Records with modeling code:
+++++

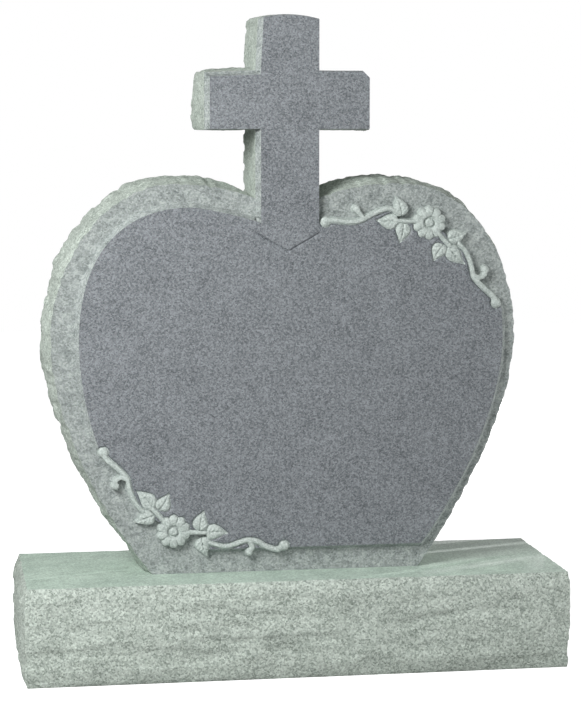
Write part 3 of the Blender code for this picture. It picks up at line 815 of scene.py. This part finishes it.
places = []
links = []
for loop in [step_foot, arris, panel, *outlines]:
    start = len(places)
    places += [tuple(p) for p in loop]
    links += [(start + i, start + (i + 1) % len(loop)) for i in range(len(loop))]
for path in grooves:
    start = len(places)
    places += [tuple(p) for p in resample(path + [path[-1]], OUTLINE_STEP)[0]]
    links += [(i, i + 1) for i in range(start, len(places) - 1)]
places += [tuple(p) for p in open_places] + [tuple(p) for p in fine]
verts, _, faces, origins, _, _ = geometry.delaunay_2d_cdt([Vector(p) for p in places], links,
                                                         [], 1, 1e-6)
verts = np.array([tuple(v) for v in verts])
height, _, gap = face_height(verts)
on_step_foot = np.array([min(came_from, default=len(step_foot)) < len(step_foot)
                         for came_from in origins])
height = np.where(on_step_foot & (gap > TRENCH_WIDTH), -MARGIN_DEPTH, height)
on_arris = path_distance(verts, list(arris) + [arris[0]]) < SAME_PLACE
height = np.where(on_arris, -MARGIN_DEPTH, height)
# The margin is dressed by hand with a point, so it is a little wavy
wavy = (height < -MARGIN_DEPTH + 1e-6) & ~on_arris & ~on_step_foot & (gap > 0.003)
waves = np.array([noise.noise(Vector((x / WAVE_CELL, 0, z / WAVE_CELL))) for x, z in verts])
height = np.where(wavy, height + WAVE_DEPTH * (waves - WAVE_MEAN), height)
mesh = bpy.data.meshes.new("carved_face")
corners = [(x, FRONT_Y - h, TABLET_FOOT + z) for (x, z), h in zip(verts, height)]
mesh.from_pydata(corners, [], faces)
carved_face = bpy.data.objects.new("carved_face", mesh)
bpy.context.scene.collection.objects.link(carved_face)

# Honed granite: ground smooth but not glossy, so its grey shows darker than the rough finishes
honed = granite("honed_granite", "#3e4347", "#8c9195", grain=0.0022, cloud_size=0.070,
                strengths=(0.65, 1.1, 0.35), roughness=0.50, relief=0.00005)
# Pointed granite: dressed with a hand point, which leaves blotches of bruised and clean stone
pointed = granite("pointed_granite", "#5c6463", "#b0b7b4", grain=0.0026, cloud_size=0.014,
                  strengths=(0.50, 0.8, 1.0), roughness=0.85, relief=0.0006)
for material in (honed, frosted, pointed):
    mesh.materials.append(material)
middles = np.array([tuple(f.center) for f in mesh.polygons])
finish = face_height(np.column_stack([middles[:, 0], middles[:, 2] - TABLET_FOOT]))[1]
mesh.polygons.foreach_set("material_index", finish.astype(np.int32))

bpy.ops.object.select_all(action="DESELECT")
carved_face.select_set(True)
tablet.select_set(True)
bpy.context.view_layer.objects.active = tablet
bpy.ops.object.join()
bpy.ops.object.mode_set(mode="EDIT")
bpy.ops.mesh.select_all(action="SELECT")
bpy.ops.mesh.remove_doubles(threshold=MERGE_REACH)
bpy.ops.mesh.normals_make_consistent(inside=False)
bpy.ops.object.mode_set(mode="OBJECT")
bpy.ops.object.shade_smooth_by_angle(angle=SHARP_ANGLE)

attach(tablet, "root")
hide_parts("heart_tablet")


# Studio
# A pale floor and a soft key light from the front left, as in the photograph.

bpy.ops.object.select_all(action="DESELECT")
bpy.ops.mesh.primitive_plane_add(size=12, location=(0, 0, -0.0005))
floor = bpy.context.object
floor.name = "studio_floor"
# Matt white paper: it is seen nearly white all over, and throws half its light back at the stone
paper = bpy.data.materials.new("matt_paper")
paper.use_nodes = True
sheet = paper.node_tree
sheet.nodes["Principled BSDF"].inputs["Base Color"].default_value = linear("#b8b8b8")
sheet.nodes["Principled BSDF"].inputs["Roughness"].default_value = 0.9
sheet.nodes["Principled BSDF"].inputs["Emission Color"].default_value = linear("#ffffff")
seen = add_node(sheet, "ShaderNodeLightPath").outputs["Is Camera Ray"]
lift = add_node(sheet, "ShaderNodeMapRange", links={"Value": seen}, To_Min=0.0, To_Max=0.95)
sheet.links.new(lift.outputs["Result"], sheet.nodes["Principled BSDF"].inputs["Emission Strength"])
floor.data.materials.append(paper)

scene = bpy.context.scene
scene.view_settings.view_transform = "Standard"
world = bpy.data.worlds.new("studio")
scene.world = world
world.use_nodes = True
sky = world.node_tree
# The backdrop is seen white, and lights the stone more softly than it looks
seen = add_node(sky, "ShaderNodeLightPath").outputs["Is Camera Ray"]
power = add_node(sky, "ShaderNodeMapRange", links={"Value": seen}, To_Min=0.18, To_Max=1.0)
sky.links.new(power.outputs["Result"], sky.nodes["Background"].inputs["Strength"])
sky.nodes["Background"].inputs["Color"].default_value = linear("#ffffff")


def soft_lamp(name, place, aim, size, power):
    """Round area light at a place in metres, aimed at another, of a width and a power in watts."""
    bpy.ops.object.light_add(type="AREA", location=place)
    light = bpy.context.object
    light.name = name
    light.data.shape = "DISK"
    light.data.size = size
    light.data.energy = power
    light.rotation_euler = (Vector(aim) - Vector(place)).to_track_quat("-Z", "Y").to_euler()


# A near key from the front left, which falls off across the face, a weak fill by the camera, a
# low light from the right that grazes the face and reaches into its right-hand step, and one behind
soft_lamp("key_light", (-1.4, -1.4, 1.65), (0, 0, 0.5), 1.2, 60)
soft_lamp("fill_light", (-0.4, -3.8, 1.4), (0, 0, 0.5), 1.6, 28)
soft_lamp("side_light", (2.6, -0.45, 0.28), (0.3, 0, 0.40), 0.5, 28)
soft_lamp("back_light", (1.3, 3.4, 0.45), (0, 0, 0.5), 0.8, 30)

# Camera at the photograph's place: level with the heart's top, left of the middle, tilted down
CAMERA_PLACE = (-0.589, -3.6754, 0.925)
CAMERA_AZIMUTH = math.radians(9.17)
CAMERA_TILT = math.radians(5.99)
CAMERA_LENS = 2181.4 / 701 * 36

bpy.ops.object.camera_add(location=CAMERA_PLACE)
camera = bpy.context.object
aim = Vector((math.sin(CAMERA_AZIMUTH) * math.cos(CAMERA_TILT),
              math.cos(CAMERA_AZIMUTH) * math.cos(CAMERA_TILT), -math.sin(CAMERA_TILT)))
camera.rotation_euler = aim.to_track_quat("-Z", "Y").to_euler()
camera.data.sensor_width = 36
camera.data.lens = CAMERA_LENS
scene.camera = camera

+++++

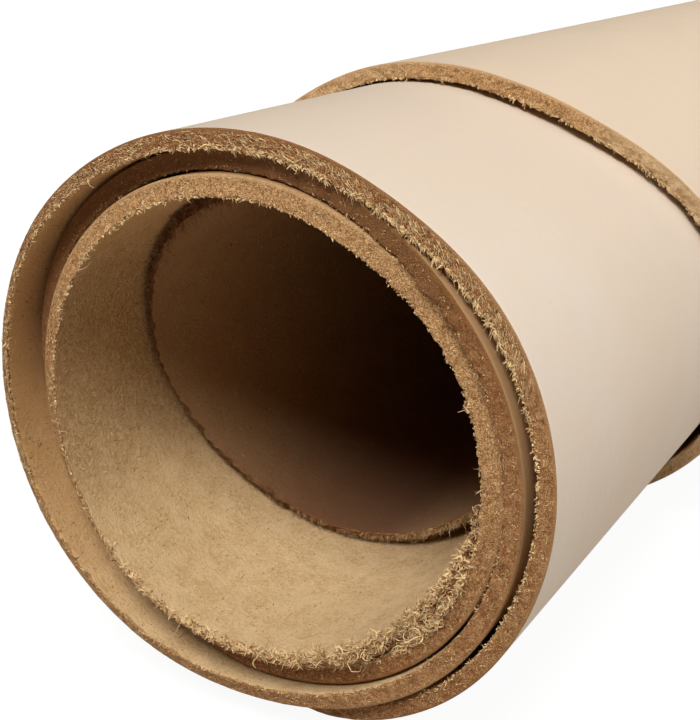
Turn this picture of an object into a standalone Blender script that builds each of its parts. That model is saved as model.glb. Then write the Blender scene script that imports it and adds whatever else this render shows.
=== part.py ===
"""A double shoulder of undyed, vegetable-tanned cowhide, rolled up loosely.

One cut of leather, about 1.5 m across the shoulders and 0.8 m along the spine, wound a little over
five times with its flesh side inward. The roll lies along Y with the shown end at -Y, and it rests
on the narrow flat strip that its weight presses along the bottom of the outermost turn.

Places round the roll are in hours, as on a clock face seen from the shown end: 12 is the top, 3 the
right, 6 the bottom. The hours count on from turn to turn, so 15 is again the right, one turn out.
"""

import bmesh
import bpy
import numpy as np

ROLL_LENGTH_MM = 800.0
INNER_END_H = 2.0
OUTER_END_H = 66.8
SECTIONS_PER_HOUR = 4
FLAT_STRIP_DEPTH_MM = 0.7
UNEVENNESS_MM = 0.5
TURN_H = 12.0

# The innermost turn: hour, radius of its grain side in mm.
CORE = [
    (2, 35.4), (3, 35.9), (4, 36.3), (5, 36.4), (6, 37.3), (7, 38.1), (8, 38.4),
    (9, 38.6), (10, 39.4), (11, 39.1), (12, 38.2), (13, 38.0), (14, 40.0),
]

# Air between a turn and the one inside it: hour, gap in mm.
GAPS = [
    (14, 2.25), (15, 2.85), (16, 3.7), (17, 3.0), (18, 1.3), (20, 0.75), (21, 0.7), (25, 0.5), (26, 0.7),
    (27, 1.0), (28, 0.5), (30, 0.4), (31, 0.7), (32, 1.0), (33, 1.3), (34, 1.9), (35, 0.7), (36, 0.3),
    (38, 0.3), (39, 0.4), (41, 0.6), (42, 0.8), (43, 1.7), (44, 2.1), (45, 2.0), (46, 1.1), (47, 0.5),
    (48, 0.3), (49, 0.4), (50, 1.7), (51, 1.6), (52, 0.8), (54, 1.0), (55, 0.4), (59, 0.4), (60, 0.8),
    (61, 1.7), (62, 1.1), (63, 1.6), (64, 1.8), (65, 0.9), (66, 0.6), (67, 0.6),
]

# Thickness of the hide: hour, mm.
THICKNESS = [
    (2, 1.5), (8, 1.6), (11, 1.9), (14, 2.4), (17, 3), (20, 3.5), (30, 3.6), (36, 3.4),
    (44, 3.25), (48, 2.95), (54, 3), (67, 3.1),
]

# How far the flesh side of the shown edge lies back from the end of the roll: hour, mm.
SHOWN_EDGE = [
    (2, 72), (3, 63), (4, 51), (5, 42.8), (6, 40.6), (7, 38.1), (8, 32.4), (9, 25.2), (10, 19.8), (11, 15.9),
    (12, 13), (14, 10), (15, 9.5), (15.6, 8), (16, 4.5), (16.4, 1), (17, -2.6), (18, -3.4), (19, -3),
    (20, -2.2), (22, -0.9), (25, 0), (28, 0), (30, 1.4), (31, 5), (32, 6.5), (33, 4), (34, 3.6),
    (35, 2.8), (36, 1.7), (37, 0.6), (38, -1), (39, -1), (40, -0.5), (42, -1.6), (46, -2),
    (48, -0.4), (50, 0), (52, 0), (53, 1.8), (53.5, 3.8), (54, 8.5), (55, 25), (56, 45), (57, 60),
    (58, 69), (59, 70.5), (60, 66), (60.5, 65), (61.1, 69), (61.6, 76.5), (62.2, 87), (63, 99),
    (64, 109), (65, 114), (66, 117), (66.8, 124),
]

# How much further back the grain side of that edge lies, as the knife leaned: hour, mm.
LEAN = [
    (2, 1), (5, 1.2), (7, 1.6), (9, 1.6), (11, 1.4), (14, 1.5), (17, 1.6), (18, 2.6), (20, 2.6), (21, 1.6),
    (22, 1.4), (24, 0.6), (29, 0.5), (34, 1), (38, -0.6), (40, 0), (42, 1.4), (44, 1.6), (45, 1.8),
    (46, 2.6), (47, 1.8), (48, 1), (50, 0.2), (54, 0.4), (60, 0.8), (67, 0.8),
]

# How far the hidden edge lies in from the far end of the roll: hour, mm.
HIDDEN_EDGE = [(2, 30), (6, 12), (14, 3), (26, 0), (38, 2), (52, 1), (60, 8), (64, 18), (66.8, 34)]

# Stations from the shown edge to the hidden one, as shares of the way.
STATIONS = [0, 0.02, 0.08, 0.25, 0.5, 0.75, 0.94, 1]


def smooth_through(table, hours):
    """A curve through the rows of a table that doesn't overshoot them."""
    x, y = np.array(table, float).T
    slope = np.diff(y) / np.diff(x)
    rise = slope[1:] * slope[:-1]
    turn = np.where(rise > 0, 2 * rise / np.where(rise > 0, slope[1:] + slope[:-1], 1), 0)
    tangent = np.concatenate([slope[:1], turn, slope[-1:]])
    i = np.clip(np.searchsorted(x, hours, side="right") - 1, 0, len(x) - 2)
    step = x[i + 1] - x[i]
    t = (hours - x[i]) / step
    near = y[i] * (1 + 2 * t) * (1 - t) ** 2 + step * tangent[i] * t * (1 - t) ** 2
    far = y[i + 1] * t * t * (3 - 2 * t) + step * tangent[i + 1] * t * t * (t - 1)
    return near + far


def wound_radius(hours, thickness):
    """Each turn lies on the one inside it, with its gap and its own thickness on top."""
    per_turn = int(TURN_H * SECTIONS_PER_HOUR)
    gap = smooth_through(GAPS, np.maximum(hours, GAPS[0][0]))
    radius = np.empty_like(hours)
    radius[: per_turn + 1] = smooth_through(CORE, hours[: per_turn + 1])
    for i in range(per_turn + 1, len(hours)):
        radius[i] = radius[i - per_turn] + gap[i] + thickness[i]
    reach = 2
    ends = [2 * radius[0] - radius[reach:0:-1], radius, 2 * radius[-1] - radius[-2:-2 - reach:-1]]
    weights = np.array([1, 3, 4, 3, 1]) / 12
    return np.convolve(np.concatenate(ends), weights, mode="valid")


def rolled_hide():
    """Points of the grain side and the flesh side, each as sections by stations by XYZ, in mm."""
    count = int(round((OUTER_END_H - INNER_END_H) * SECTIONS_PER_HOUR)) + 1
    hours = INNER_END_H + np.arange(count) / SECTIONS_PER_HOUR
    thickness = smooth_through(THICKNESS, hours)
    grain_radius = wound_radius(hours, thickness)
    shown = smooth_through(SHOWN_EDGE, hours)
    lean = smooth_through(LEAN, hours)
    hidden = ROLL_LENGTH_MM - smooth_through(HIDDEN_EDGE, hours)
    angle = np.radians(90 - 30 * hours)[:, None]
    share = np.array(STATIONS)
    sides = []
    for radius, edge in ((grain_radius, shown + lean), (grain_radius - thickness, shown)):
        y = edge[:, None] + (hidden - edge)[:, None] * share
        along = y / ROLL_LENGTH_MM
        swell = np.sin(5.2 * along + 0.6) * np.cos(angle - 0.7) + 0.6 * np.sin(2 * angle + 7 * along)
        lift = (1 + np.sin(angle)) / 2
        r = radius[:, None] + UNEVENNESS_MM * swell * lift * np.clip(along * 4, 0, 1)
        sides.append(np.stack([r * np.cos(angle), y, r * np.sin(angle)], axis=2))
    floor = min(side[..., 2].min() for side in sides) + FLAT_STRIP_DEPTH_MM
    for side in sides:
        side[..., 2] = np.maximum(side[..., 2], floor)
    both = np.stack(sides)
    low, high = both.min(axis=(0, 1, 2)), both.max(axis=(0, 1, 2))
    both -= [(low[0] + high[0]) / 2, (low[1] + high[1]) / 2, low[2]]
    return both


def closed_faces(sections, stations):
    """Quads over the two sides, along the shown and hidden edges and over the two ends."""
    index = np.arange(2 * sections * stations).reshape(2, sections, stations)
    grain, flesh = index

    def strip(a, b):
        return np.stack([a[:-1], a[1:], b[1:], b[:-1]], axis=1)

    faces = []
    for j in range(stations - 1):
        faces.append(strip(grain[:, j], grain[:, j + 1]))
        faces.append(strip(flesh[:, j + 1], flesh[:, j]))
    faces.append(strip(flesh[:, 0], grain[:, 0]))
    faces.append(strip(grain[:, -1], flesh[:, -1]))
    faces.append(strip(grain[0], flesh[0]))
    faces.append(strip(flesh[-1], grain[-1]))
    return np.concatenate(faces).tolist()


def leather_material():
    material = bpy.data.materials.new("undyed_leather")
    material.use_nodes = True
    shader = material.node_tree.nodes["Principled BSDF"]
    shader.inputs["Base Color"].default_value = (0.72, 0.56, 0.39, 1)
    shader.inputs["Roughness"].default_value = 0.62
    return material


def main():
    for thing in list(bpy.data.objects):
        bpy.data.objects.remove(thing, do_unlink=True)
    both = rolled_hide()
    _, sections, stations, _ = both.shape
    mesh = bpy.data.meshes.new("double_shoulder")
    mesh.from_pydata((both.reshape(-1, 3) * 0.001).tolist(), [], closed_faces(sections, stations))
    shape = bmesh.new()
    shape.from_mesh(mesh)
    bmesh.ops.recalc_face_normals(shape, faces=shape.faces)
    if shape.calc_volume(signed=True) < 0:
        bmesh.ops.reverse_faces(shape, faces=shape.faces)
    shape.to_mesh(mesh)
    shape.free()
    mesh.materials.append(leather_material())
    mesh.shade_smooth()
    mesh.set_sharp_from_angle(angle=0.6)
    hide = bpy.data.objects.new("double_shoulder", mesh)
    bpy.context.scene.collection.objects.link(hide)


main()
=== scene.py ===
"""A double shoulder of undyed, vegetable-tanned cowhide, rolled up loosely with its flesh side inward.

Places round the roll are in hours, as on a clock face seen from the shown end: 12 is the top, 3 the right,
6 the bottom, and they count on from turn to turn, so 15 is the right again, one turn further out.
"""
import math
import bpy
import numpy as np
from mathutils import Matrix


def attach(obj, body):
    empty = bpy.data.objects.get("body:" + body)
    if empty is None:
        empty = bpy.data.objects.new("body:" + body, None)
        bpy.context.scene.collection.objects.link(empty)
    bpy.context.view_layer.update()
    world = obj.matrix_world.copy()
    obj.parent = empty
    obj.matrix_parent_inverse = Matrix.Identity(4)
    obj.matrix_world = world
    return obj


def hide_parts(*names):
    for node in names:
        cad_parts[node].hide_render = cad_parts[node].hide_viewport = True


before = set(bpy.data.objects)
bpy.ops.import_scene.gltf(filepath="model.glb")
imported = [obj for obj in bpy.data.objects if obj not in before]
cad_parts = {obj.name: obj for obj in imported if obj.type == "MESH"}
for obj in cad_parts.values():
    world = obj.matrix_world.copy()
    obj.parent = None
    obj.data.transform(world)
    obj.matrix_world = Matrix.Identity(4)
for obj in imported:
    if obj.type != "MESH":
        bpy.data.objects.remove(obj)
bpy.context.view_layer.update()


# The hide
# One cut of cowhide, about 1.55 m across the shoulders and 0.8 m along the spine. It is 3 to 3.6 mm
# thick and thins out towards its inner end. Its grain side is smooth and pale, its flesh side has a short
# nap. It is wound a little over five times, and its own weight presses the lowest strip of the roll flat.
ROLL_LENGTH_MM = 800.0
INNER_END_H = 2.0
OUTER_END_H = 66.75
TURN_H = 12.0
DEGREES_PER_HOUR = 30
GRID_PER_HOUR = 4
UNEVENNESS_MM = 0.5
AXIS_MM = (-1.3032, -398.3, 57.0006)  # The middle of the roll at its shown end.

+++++

Give back, word for word, each line from the one containing "Turn this picture" down to the one containing "on the narrow", including those two lines.

Problem solution:
Turn this picture of an object into a standalone Blender script that builds each of its parts. That model is saved as model.glb. Then write the Blender scene script that imports it and adds whatever else this render shows.
=== part.py ===
"""A double shoulder of undyed, vegetable-tanned cowhide, rolled up loosely.

One cut of leather, about 1.5 m across the shoulders and 0.8 m along the spine, wound a little over
five times with its flesh side inward. The roll lies along Y with the shown end at -Y, and it rests
on the narrow flat strip that its weight presses along the bottom of the outermost turn.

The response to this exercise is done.